▸ Given task:
Using the listing below, set down each line from the line containing "base_bottom_panel();" through the line containing "in imported if", both ends included, exactly and with nothing added.

▸ Collected data:

====================

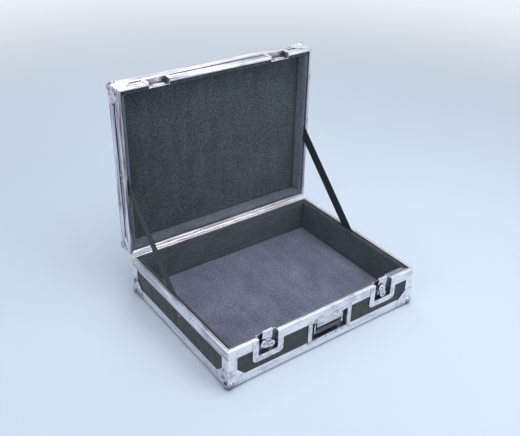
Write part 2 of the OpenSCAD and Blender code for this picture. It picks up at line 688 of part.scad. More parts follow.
// Torsion springs round the pivot rod: a coil with a tail to the back of the recess
spring_steps = 8;
function coil_point(a) = [spring_pitch * a / 360, spring_mean_r * sin(a), spring_mean_r * cos(a)];
spring_path = concat([for (i = [0:spring_turns * spring_steps]) coil_point(i * 360 / spring_steps)],
  [[spring_turns * spring_pitch, 3, spring_mean_r], [spring_turns * spring_pitch, 5, spring_mean_r]]);
function unit(v) = v / norm(v);
function path_dir(p, i) = unit(p[min(i + 1, len(p) - 1)] - p[max(i - 1, 0)]);
function ring(c, d) = let (a = unit(cross(d, [1, 0.2, 0.1])), b = cross(d, a))
  [for (k = [0:5]) c + spring_wire_r * (cos(60 * k) * a + sin(60 * k) * b)];
module wire(p) {
  n = len(p);
  pts = [for (i = [0:n - 1]) each ring(p[i], path_dir(p, i))];
  sides = [for (i = [0:n - 2], k = [0:5]) each let (a = 6 * i + k, b = 6 * i + (k + 1) % 6)
    [[a, a + 6, b], [b, a + 6, b + 6]]];
  polyhedron(pts, concat([[0, 1, 2, 3, 4, 5]], sides,
    [[for (k = [5:-1:0]) 6 * (n - 1) + k]]), convexity = 10);
}
module handle_springs() color(steel) base_tray() at_handle()
  for (s = [0, 1]) mirror([s, 0, 0]) translate([cover_w / 4, bail_u, bail_pivot_h]) wire(spring_path);
echo(least_gap_between_spring_turns = spring_pitch - 2 * spring_wire_r);

// Piano hinge. The base carries the even knuckles and the lid the odd ones.
module knuckle_row(odd, leaf_up) at_wall("back") difference() {
  side = leaf_up ? 1 : -1;
  clear = knuckle_r + 0.5;
  n = floor(hinge_len / knuckle_pitch);
  union() {
    translate([-hinge_len / 2, -corner_t, leaf_up ? hinge_z + clear : hinge_z - leaf_h])
      cube([hinge_len, corner_t, leaf_h - clear]);
    for (i = [odd:2:n - 1]) translate([-hinge_len / 2 + i * knuckle_pitch + seat_gap / 2, 0, 0]) {
      translate([0, -corner_t, leaf_up ? hinge_z : hinge_z - clear - past])
        cube([knuckle_pitch - seat_gap, corner_t, clear + past]);
      translate([0, -hinge_out, hinge_z]) rotate([0, 90, 0])
        cylinder(h = knuckle_pitch - seat_gap, r = knuckle_r);
    }
  }
  translate([-hinge_len, -hinge_out, hinge_z]) rotate([0, 90, 0])
    cylinder(h = 2 * hinge_len, r = hinge_pin_r + running);
}
module hinge_base_leaf() color(steel) knuckle_row(0, false);
module hinge_lid_leaf() color(steel) open_lid() knuckle_row(1, true);
module hinge_pin() color(steel) translate([-hinge_len / 2, hinge_y, hinge_z]) rotate([0, 90, 0])
  cylinder(h = hinge_len, r = hinge_pin_r);

// Webbing stay straps, straight and taut at 45 degrees with the lid open
module strap() color(webbing) difference() {
  low = base_strap_tail * sqrt(2);
  high = (strap_reach + lid_strap_tail) * sqrt(2);
  translate([strap_u - case_w / 2, hinge_y - strap_reach, hinge_z]) rotate([45, 0, 0])
    translate([0, -low, -strap_w / 2]) cube([strap_t, low + high, strap_w]);
  strap_drillings(strap_rivet_r + running);
}
module strap_left() strap();
module strap_right() mirror([1, 0, 0]) strap();
module strap_rivet(seat) translate([-case_w / 2, 0, 0]) rotate([0, 90, 0]) {
  inner = strap_u + strap_t;
  translate([0, 0, seat]) rotate([180, 0, 0]) rivet(strap_head_r);
  translate([0, 0, seat]) cylinder(h = inner + washer_t - seat, r = strap_rivet_r);
  translate([0, 0, inner]) cylinder(h = washer_t, r = washer_r);
  translate([0, 0, inner + washer_t]) rivet(strap_head_r);
}
module base_strap_rivets() color(steel) both_sides() for (d = base_strap_rivets)
  translate([0, hinge_y - strap_reach - d, hinge_z - d])
    strap_rivet(d + strap_head_r < base_rim_leg ? 0 : ext_t);
module lid_strap_rivets() color(steel) both_sides() for (d = lid_strap_rivets)
  translate([0, hinge_y + d, hinge_z + strap_reach + d])
    strap_rivet(d + strap_head_r < lid_rim_leg ? 0 : ext_t);

// Lid panels and edges
module lid_top_panel() color(laminate) lid_tray() floor_panel();
module keeper_cut() both_sides() translate([latch_x, front_y, lid_h])
  translate([-latch_cut / 2, -past, -keeper_rise - dish_t - seat_gap])
    cube([latch_cut, rim_w + 2 * past, keeper_rise + tongue_h + 3 * dish_t]);
module lid_front_panel() color(laminate) lid_tray() difference() {
  wall_panel("front", lid_h);
  keeper_cut();
}
module lid_back_panel() color(laminate) lid_tray() wall_panel("back", lid_h);
module lid_left_panel() color(laminate) difference() {
  lid_tray() wall_panel("left", lid_h);
  strap_drillings(strap_rivet_r + running, base_too = false);
}
module lid_right_panel() color(laminate) difference() {
  lid_tray() wall_panel("right", lid_h);
  strap_drillings(strap_rivet_r + running, base_too = false);
}
module lid_front_edge() color(aluminium) lid_tray() floor_edge("front");
module lid_back_edge() color(aluminium) lid_tray() floor_edge("back");
module lid_left_edge() color(aluminium) lid_tray() floor_edge("left");
module lid_right_edge() color(aluminium) lid_tray() floor_edge("right");
module lid_corner_angles() color(aluminium) lid_tray() at_corners() corner_angle(lid_h, lid_rim_leg);
module lid_front_rim() color(aluminium) difference() {
  lid_rim("front");
  lid_tray() keeper_cut();
}
module lid_back_rim() color(aluminium) lid_rim("back");
module lid_side_rims() color(aluminium) difference() {
  union() {
    lid_rim("left");
    lid_rim("right");
  }
  strap_drillings(strap_rivet_r + running, base_too = false);
}
module lid_ball_corners() color(steel) lid_tray() at_corners() ball_corner();
module lid_rivets() color(steel) lid_tray() {
  for (side = ["front", "right", "back", "left"]) edge_rivets(side);
  for (side = ["front", "right", "left"])
    rim_rivets(side, lid_h, lid_rim_leg, ball_leg + corner_rivet_in);
  leaf_rivets(lid_h - leaf_h / 2 - knuckle_r);
  at_corners() ball_rivets();
  both_sides() translate([latch_x, front_y, lid_h]) for (s = [-1, 1])
    rivet_at(s * (latch_w + keeper_flange) / 2, -keeper_rise / 2, flange_out);
}

// Keeper dishes: a shallow recess in the lid's front wall with a ledge that the claw pulls down on
module lid_keepers() color(steel) lid_tray() both_sides() translate([latch_x, front_y, lid_h]) {
  recess_dish(keeper_rise, keeper_flange, [lid_rim_leg, lid_rim_leg + lid_strip]);
  ledge_in = claw_u + claw_t + 0.5;
  translate([-keeper_w / 2, latch_deep - keeper_plate_t, -keeper_rise + latch_deep / 2])
    cube([keeper_w, keeper_plate_t, keeper_rise - latch_deep / 2 - ledge_rise]);
  translate([-keeper_w / 2, ledge_in, -ledge_rise - ledge_t + rim_gap])
    cube([keeper_w, latch_deep - ledge_in, ledge_t]);
}

// Lining of the lid
module lid_top_pad() color(plush) lid_tray()
  translate([pad_in + seat_gap - case_w / 2, front_y + pad_in + seat_gap, wall_in + seat_gap])
    cube([case_w - 2 * (pad_in + seat_gap), case_d - 2 * (pad_in + seat_gap), floor_pad_t]);
module lid_wall_pads() color(plush) difference() {
  step = rim_cap + rim_inner_leg + seat_gap;
  lid_tray() {
    difference() {
      wall_pad("front", lid_h, front_pad_u, wall_in + seat_gap, step);
      both_sides() translate([latch_x, front_y, lid_h]) latch_pocket(keeper_rise);
    }
    wall_pad("back", lid_h, front_pad_u, wall_in + seat_gap, step);
    for (side = ["left", "right"]) wall_pad(side, lid_h, pad_u, pad_u, step);
  }
  strap_drillings(washer_r + seat_gap, base_too = false, deep = washer_u);
}

base_bottom_panel();
base_front_panel();
base_back_panel();
base_left_panel();
base_right_panel();
base_front_edge();
base_back_edge();
base_left_edge();
base_right_edge();
base_corner_angles();
base_front_rim();
base_back_rim();
base_left_rim();
base_right_rim();
base_ball_corners();
base_rivets();
base_floor_pad();
base_front_pad();
base_back_pad();
base_side_pads();
latch_left_dish();
latch_left_spindle();
latch_left_wing();
latch_left_slider();
latch_left_claw();
latch_right_dish();
latch_right_spindle();
latch_right_wing();
latch_right_slider();
latch_right_claw();
handle_dish();
handle_cover();
handle_springs();
handle_bail();
handle_grip();
hinge_base_leaf();
hinge_pin();
hinge_lid_leaf();
strap_left();
strap_right();
base_strap_rivets();
lid_strap_rivets();
lid_top_panel();
lid_front_panel();
lid_back_panel();
lid_left_panel();
lid_right_panel();
lid_front_edge();
lid_back_edge();
lid_left_edge();
lid_right_edge();
lid_corner_angles();
lid_front_rim();
lid_back_rim();
lid_side_rims();
lid_ball_corners();
lid_rivets();
lid_keepers();
lid_top_pad();
lid_wall_pads();
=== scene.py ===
import json
import math

import bmesh
import bpy
import numpy as np
from mathutils import Matrix, Vector, noise


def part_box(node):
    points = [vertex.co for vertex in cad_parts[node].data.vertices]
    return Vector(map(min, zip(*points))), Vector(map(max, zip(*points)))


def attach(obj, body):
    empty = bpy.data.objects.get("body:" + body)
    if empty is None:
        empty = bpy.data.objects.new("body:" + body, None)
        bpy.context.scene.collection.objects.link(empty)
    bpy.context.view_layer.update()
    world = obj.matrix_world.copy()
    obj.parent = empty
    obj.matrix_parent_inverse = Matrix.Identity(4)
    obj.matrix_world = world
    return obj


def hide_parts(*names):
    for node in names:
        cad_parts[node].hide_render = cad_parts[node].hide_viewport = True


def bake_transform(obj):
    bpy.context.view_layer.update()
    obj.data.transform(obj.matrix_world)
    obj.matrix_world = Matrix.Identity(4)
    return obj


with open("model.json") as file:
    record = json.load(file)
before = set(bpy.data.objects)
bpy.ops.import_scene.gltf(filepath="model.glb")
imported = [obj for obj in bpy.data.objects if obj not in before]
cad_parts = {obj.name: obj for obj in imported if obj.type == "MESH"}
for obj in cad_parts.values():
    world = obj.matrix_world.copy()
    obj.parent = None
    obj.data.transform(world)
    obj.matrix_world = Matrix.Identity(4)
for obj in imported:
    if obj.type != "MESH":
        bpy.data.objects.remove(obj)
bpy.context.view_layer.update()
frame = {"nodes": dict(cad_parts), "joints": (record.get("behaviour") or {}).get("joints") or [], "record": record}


# Studio: a pale floor that fades into a white surround, a broad soft lamp overhead and weaker ones in
# front, on the left and behind. The camera stands at the front left and looks down into the open case.
def put_node(tree, kind, **sockets):
    """Adds a node to a tree and sets its inputs, whose names are given with _ for each space."""
    made = tree.nodes.new(kind)
    for socket, value in sockets.items():
        made.inputs[socket.replace("_", " ")].default_value = value
    return made


def worked_out(tree, operation, *terms):
    """A sum in a tree. Each term is a number or another node's output."""
    made = put_node(tree, "ShaderNodeMath")
    made.operation = operation
    for socket, term in zip(made.inputs, terms):
        if isinstance(term, bpy.types.NodeSocket):
            tree.links.new(term, socket)
        else:
            socket.default_value = term
    return made.outputs[0]


def in_the_picture(tree):
    """1 for rays that the camera sees straight, in a reflection or through something clear, else 0."""
    rays = put_node(tree, "ShaderNodeLightPath").outputs
    indirect = worked_out(tree, "MAXIMUM", rays["Is Glossy Ray"], rays["Is Transmission Ray"])
    return worked_out(tree, "MAXIMUM", rays["Is Camera Ray"], indirect)


def into_scene(name, mesh):
    made = bpy.data.objects.new(name, mesh)
    bpy.context.scene.collection.objects.link(made)
    return made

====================

▸ Written reply:
base_bottom_panel();
base_front_panel();
base_back_panel();
base_left_panel();
base_right_panel();
base_front_edge();
base_back_edge();
base_left_edge();
base_right_edge();
base_corner_angles();
base_front_rim();
base_back_rim();
base_left_rim();
base_right_rim();
base_ball_corners();
base_rivets();
base_floor_pad();
base_front_pad();
base_back_pad();
base_side_pads();
latch_left_dish();
latch_left_spindle();
latch_left_wing();
latch_left_slider();
latch_left_claw();
latch_right_dish();
latch_right_spindle();
latch_right_wing();
latch_right_slider();
latch_right_claw();
handle_dish();
handle_cover();
handle_springs();
handle_bail();
handle_grip();
hinge_base_leaf();
hinge_pin();
hinge_lid_leaf();
strap_left();
strap_right();
base_strap_rivets();
lid_strap_rivets();
lid_top_panel();
lid_front_panel();
lid_back_panel();
lid_left_panel();
lid_right_panel();
lid_front_edge();
lid_back_edge();
lid_left_edge();
lid_right_edge();
lid_corner_angles();
lid_front_rim();
lid_back_rim();
lid_side_rims();
lid_ball_corners();
lid_rivets();
lid_keepers();
lid_top_pad();
lid_wall_pads();
=== scene.py ===
import json
import math

import bmesh
import bpy
import numpy as np
from mathutils import Matrix, Vector, noise


def part_box(node):
    points = [vertex.co for vertex in cad_parts[node].data.vertices]
    return Vector(map(min, zip(*points))), Vector(map(max, zip(*points)))


def attach(obj, body):
    empty = bpy.data.objects.get("body:" + body)
    if empty is None:
        empty = bpy.data.objects.new("body:" + body, None)
        bpy.context.scene.collection.objects.link(empty)
    bpy.context.view_layer.update()
    world = obj.matrix_world.copy()
    obj.parent = empty
    obj.matrix_parent_inverse = Matrix.Identity(4)
    obj.matrix_world = world
    return obj


def hide_parts(*names):
    for node in names:
        cad_parts[node].hide_render = cad_parts[node].hide_viewport = True


def bake_transform(obj):
    bpy.context.view_layer.update()
    obj.data.transform(obj.matrix_world)
    obj.matrix_world = Matrix.Identity(4)
    return obj


with open("model.json") as file:
    record = json.load(file)
before = set(bpy.data.objects)
bpy.ops.import_scene.gltf(filepath="model.glb")
imported = [obj for obj in bpy.data.objects if obj not in before]
cad_parts = {obj.name: obj for obj in imported if obj.type == "MESH"}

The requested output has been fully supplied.